A quick glance on the ingredients list of any beauty and skincare product reveals a plethora of complex, scientific-sounding names and chemicals, and chances are most of us have no idea what they actually are. Chalk it up to clever marketing, because if things like crystalised guanine, ambergris and carmine were listed by their everyday name, you might think twice about picking that perfume or lipstick off the shelf. Below we reveal some of the most unexpected (and downright weird) ingredients that you might be applying to your skin, hair and nails everyday. But we’ve got to warn you, sometimes ignorance really is (beautiful) bliss.
Have you ever looked at the long list of fragrance notes on a perfume, spotted something obscure sounding like “ambergris” and just assumed it was an exotic flower or wood you hadn’t heard of? Well it might pay to do a quick Google search next time because ambergris is actually whale vomit. Highly prized nowadays (a 2.7kg lump found a few years ago sold for over $200,000!), it’s used by artisan perfumers as a fixative, which makes the scent last much longer, and is also described by one perfume historian as adding “depth, richness opulence, smoothness and ambiguity” to a scent. Rightio then.

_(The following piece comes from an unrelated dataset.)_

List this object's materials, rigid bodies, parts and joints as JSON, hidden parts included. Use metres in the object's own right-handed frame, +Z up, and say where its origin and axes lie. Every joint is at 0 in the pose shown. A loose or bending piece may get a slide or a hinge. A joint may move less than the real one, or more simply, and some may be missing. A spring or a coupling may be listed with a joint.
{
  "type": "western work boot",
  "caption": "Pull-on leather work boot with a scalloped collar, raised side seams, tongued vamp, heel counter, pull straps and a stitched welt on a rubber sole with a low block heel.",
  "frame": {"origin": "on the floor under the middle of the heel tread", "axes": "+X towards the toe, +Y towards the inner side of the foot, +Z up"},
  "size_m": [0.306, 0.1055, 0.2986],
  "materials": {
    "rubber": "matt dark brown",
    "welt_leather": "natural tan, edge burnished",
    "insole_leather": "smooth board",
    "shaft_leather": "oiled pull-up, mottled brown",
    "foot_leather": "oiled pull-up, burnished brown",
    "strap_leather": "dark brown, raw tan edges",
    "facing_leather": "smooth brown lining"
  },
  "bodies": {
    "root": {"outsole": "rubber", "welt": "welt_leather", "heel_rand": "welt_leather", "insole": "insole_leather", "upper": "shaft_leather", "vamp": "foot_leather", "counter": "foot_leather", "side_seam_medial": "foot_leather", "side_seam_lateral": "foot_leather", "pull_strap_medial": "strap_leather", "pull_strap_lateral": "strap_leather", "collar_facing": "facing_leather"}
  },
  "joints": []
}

This one’s a little less off-putting but it might still blow your mind (so, so sorry) to know that dynamite is used in many of your everyday products! One of the two main components of the explosive is diatomaceous earth – a soft, siliceous rock that easily crumbles to a fine white powder due to its hollow and porous properties. Those same properties make it gently abrasive and moisture absorbent, lending to its use in exfoliators, toothpastes, powders and deodorants.
So…how far are you willing to suppress your gag reflex in the name of beauty? Unlike some of the others on this list, snail mucus isn’t a hidden ingredient – in Asia, where it’s uber popular, it’s advertised front and centre as a premium feature in anti-ageing products. It’s derived from the substance snails produce to repair abrasions on their soft bodies when moving across rough surfaces. As gross as it sounds, snail enzyme is packed with protein, hyaluronic acid and elastin that do wonders for the skin – replenishing moisture, encouraging cell regeneration and fading pigmentation.
We all love a bit of glimmer and shimmer, but have you ever noticed that the pearlescent shine in everything from lipsticks to nail polish and even shampoo looks strikingly similar to those of fish scales? Well that’s no coinky-dink my friend, because crystalised guanine, the substance used to create that gorgeous iridescent effect is extracted from the scales of our sea-borne friends! On the upside, now you can feel more like a mermaid every time you shower…
Certainly something for lippie-loving vegans to be aware of is that many red lipsticks get their vibrant colour from crushed beetles. Listed as “carmine” on ingredient lists, it’s another name for the extract made by boiling, drying and crushing cochineal beetles. The result is a bright red pigment that’s also commonly used as food colouring in say, yoghurt or lollies. The more you (wish you didn’t) know, hey.